The data below needs to be returned exactly, line for line.

Recorded data
━━━━━━━━━━

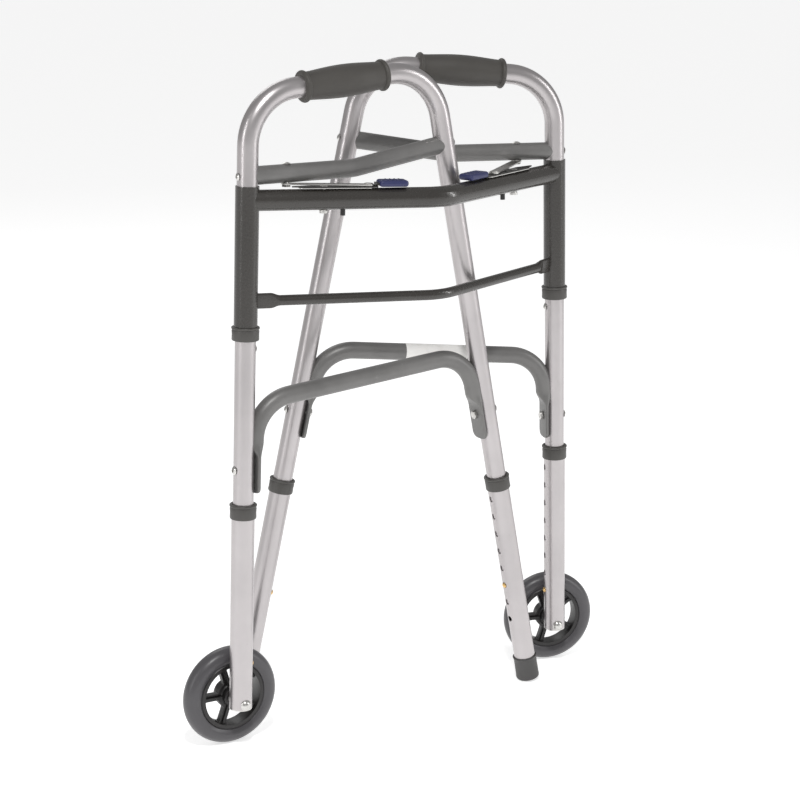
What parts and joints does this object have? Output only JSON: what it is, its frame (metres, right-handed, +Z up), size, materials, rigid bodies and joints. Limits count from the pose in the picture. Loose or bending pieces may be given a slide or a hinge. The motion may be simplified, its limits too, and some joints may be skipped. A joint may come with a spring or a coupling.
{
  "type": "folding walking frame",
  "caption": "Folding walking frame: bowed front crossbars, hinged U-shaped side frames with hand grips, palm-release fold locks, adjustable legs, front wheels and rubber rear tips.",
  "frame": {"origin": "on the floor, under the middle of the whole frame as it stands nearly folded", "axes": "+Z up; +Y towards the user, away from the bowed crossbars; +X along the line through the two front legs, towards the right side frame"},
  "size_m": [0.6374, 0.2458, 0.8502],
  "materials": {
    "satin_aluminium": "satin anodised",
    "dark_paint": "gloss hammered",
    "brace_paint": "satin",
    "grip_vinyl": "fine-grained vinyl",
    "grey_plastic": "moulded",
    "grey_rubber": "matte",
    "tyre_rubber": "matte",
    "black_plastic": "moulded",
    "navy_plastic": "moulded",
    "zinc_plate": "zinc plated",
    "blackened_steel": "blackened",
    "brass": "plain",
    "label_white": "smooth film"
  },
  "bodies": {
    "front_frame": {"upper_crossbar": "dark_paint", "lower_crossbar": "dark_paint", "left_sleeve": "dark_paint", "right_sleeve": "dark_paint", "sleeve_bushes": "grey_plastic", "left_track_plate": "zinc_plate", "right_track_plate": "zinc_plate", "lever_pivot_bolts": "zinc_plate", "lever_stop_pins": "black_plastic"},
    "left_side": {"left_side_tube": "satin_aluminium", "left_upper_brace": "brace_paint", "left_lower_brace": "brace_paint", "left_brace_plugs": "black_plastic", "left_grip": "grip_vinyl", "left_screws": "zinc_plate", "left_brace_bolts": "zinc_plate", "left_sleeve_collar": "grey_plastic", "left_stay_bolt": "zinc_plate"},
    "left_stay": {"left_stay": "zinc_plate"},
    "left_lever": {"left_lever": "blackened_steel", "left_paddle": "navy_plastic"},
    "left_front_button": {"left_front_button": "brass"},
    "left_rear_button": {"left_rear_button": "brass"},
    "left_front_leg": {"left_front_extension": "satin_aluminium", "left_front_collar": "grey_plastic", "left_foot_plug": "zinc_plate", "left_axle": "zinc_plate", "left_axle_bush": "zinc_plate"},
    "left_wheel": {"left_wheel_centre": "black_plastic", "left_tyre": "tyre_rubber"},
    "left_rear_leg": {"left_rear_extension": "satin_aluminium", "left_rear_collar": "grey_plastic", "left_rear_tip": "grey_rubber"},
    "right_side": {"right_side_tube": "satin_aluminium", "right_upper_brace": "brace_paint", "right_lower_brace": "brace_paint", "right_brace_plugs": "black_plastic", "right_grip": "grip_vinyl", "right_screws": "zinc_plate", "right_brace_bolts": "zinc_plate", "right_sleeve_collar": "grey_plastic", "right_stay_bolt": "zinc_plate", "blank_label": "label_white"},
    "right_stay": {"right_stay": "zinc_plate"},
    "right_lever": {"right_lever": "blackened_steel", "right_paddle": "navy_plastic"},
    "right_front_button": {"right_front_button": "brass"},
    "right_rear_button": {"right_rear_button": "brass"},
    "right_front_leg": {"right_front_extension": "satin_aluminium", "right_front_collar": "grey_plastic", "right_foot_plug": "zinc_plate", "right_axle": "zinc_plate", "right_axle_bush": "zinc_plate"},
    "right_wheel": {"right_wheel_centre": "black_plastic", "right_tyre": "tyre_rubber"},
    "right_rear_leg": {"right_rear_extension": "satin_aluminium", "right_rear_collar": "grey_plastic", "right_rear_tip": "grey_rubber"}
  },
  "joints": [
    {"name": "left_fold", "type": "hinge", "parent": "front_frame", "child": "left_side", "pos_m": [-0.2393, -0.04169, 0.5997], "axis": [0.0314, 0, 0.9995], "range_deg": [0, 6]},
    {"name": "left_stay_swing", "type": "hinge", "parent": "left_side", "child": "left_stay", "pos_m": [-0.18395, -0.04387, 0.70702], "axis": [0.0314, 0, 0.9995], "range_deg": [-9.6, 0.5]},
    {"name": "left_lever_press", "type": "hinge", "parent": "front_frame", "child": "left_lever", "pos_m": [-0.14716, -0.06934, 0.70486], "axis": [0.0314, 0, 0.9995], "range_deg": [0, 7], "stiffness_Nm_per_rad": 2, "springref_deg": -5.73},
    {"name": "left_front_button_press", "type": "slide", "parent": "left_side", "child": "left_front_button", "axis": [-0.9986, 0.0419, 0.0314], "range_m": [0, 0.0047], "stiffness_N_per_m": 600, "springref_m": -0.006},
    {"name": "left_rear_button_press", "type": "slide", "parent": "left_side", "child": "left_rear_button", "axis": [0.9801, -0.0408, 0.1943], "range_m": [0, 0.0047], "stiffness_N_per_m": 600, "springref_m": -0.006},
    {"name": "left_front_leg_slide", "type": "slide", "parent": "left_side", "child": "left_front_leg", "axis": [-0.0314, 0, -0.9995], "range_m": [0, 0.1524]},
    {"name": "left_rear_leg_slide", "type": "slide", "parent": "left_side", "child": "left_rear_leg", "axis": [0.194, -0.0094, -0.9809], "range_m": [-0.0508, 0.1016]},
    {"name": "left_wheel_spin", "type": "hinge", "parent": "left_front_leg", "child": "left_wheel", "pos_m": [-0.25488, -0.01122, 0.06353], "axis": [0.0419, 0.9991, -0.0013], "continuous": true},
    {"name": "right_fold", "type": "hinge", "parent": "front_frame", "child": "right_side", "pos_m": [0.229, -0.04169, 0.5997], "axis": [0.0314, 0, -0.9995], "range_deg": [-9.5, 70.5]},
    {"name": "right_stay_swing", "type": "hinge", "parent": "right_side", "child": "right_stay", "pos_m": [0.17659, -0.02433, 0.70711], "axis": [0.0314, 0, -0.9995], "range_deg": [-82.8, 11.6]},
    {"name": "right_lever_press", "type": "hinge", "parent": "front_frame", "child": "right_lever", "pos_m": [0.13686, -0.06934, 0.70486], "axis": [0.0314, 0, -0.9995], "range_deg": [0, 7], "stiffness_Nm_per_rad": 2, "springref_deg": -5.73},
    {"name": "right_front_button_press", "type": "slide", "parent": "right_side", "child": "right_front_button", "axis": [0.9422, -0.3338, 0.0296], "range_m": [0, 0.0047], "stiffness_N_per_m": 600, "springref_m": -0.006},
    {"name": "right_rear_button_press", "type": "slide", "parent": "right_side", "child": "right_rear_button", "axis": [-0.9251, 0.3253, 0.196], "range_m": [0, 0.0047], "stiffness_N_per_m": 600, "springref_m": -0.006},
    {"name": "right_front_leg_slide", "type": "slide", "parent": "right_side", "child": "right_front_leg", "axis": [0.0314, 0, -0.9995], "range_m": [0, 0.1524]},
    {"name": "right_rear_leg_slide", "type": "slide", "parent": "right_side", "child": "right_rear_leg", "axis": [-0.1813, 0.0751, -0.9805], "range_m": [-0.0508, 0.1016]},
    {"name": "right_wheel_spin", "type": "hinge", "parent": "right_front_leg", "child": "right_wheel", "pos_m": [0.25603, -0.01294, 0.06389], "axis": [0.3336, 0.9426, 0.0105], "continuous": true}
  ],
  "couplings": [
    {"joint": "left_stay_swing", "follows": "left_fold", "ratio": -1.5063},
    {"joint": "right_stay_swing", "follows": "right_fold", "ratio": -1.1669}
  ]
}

━━━━━━━━━━

Task result
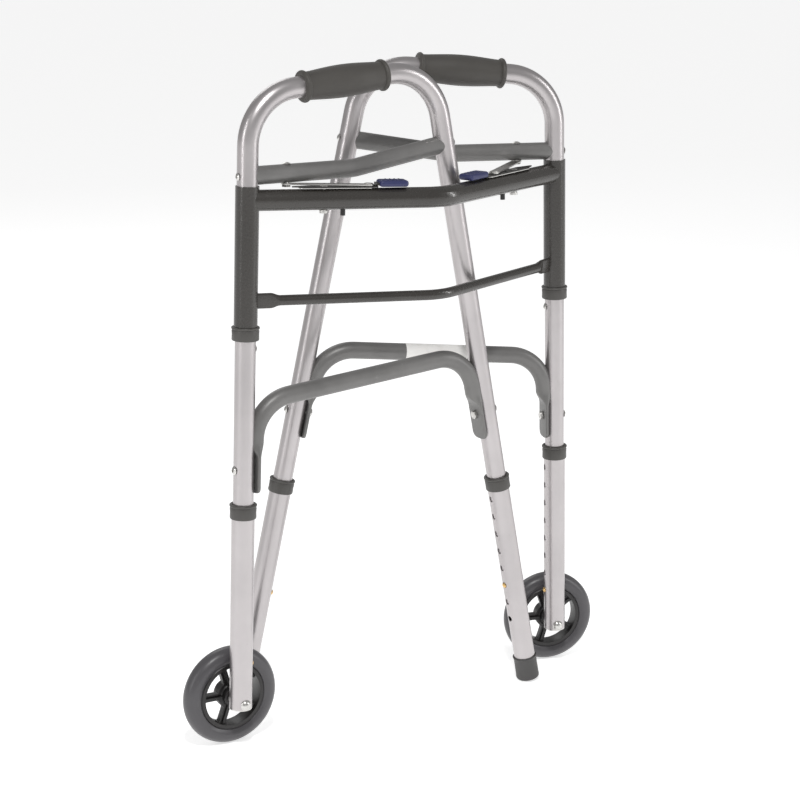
What parts and joints does this object have? Output only JSON: what it is, its frame (metres, right-handed, +Z up), size, materials, rigid bodies and joints. Limits count from the pose in the picture. Loose or bending pieces may be given a slide or a hinge. The motion may be simplified, its limits too, and some joints may be skipped. A joint may come with a spring or a coupling.
{
  "type": "folding walking frame",
  "caption": "Folding walking frame: bowed front crossbars, hinged U-shaped side frames with hand grips, palm-release fold locks, adjustable legs, front wheels and rubber rear tips.",
  "frame": {"origin": "on the floor, under the middle of the whole frame as it stands nearly folded", "axes": "+Z up; +Y towards the user, away from the bowed crossbars; +X along the line through the two front legs, towards the right side frame"},
  "size_m": [0.6374, 0.2458, 0.8502],
  "materials": {
    "satin_aluminium": "satin anodised",
    "dark_paint": "gloss hammered",
    "brace_paint": "satin",
    "grip_vinyl": "fine-grained vinyl",
    "grey_plastic": "moulded",
    "grey_rubber": "matte",
    "tyre_rubber": "matte",
    "black_plastic": "moulded",
    "navy_plastic": "moulded",
    "zinc_plate": "zinc plated",
    "blackened_steel": "blackened",
    "brass": "plain",
    "label_white": "smooth film"
  },
  "bodies": {
    "front_frame": {"upper_crossbar": "dark_paint", "lower_crossbar": "dark_paint", "left_sleeve": "dark_paint", "right_sleeve": "dark_paint", "sleeve_bushes": "grey_plastic", "left_track_plate": "zinc_plate", "right_track_plate": "zinc_plate", "lever_pivot_bolts": "zinc_plate", "lever_stop_pins": "black_plastic"},
    "left_side": {"left_side_tube": "satin_aluminium", "left_upper_brace": "brace_paint", "left_lower_brace": "brace_paint", "left_brace_plugs": "black_plastic", "left_grip": "grip_vinyl", "left_screws": "zinc_plate", "left_brace_bolts": "zinc_plate", "left_sleeve_collar": "grey_plastic", "left_stay_bolt": "zinc_plate"},
    "left_stay": {"left_stay": "zinc_plate"},
    "left_lever": {"left_lever": "blackened_steel", "left_paddle": "navy_plastic"},
    "left_front_button": {"left_front_button": "brass"},
    "left_rear_button": {"left_rear_button": "brass"},
    "left_front_leg": {"left_front_extension": "satin_aluminium", "left_front_collar": "grey_plastic", "left_foot_plug": "zinc_plate", "left_axle": "zinc_plate", "left_axle_bush": "zinc_plate"},
    "left_wheel": {"left_wheel_centre": "black_plastic", "left_tyre": "tyre_rubber"},
    "left_rear_leg": {"left_rear_extension": "satin_aluminium", "left_rear_collar": "grey_plastic", "left_rear_tip": "grey_rubber"},
    "right_side": {"right_side_tube": "satin_aluminium", "right_upper_brace": "brace_paint", "right_lower_brace": "brace_paint", "right_brace_plugs": "black_plastic", "right_grip": "grip_vinyl", "right_screws": "zinc_plate", "right_brace_bolts": "zinc_plate", "right_sleeve_collar": "grey_plastic", "right_stay_bolt": "zinc_plate", "blank_label": "label_white"},
    "right_stay": {"right_stay": "zinc_plate"},
    "right_lever": {"right_lever": "blackened_steel", "right_paddle": "navy_plastic"},
    "right_front_button": {"right_front_button": "brass"},
    "right_rear_button": {"right_rear_button": "brass"},
    "right_front_leg": {"right_front_extension": "satin_aluminium", "right_front_collar": "grey_plastic", "right_foot_plug": "zinc_plate", "right_axle": "zinc_plate", "right_axle_bush": "zinc_plate"},
    "right_wheel": {"right_wheel_centre": "black_plastic", "right_tyre": "tyre_rubber"},
    "right_rear_leg": {"right_rear_extension": "satin_aluminium", "right_rear_collar": "grey_plastic", "right_rear_tip": "grey_rubber"}
  },
  "joints": [
    {"name": "left_fold", "type": "hinge", "parent": "front_frame", "child": "left_side", "pos_m": [-0.2393, -0.04169, 0.5997], "axis": [0.0314, 0, 0.9995], "range_deg": [0, 6]},
    {"name": "left_stay_swing", "type": "hinge", "parent": "left_side", "child": "left_stay", "pos_m": [-0.18395, -0.04387, 0.70702], "axis": [0.0314, 0, 0.9995], "range_deg": [-9.6, 0.5]},
    {"name": "left_lever_press", "type": "hinge", "parent": "front_frame", "child": "left_lever", "pos_m": [-0.14716, -0.06934, 0.70486], "axis": [0.0314, 0, 0.9995], "range_deg": [0, 7], "stiffness_Nm_per_rad": 2, "springref_deg": -5.73},
    {"name": "left_front_button_press", "type": "slide", "parent": "left_side", "child": "left_front_button", "axis": [-0.9986, 0.0419, 0.0314], "range_m": [0, 0.0047], "stiffness_N_per_m": 600, "springref_m": -0.006},
    {"name": "left_rear_button_press", "type": "slide", "parent": "left_side", "child": "left_rear_button", "axis": [0.9801, -0.0408, 0.1943], "range_m": [0, 0.0047], "stiffness_N_per_m": 600, "springref_m": -0.006},
    {"name": "left_front_leg_slide", "type": "slide", "parent": "left_side", "child": "left_front_leg", "axis": [-0.0314, 0, -0.9995], "range_m": [0, 0.1524]},
    {"name": "left_rear_leg_slide", "type": "slide", "parent": "left_side", "child": "left_rear_leg", "axis": [0.194, -0.0094, -0.9809], "range_m": [-0.0508, 0.1016]},
    {"name": "left_wheel_spin", "type": "hinge", "parent": "left_front_leg", "child": "left_wheel", "pos_m": [-0.25488, -0.01122, 0.06353], "axis": [0.0419, 0.9991, -0.0013], "continuous": true},
    {"name": "right_fold", "type": "hinge", "parent": "front_frame", "child": "right_side", "pos_m": [0.229, -0.04169, 0.5997], "axis": [0.0314, 0, -0.9995], "range_deg": [-9.5, 70.5]},
    {"name": "right_stay_swing", "type": "hinge", "parent": "right_side", "child": "right_stay", "pos_m": [0.17659, -0.02433, 0.70711], "axis": [0.0314, 0, -0.9995], "range_deg": [-82.8, 11.6]},
    {"name": "right_lever_press", "type": "hinge", "parent": "front_frame", "child": "right_lever", "pos_m": [0.13686, -0.06934, 0.70486], "axis": [0.0314, 0, -0.9995], "range_deg": [0, 7], "stiffness_Nm_per_rad": 2, "springref_deg": -5.73},
    {"name": "right_front_button_press", "type": "slide", "parent": "right_side", "child": "right_front_button", "axis": [0.9422, -0.3338, 0.0296], "range_m": [0, 0.0047], "stiffness_N_per_m": 600, "springref_m": -0.006},
    {"name": "right_rear_button_press", "type": "slide", "parent": "right_side", "child": "right_rear_button", "axis": [-0.9251, 0.3253, 0.196], "range_m": [0, 0.0047], "stiffness_N_per_m": 600, "springref_m": -0.006},
    {"name": "right_front_leg_slide", "type": "slide", "parent": "right_side", "child": "right_front_leg", "axis": [0.0314, 0, -0.9995], "range_m": [0, 0.1524]},
    {"name": "right_rear_leg_slide", "type": "slide", "parent": "right_side", "child": "right_rear_leg", "axis": [-0.1813, 0.0751, -0.9805], "range_m": [-0.0508, 0.1016]},
    {"name": "right_wheel_spin", "type": "hinge", "parent": "right_front_leg", "child": "right_wheel", "pos_m": [0.25603, -0.01294, 0.06389], "axis": [0.3336, 0.9426, 0.0105], "continuous": true}
  ],
  "couplings": [
    {"joint": "left_stay_swing", "follows": "left_fold", "ratio": -1.5063},
    {"joint": "right_stay_swing", "follows": "right_fold", "ratio": -1.1669}
  ]
}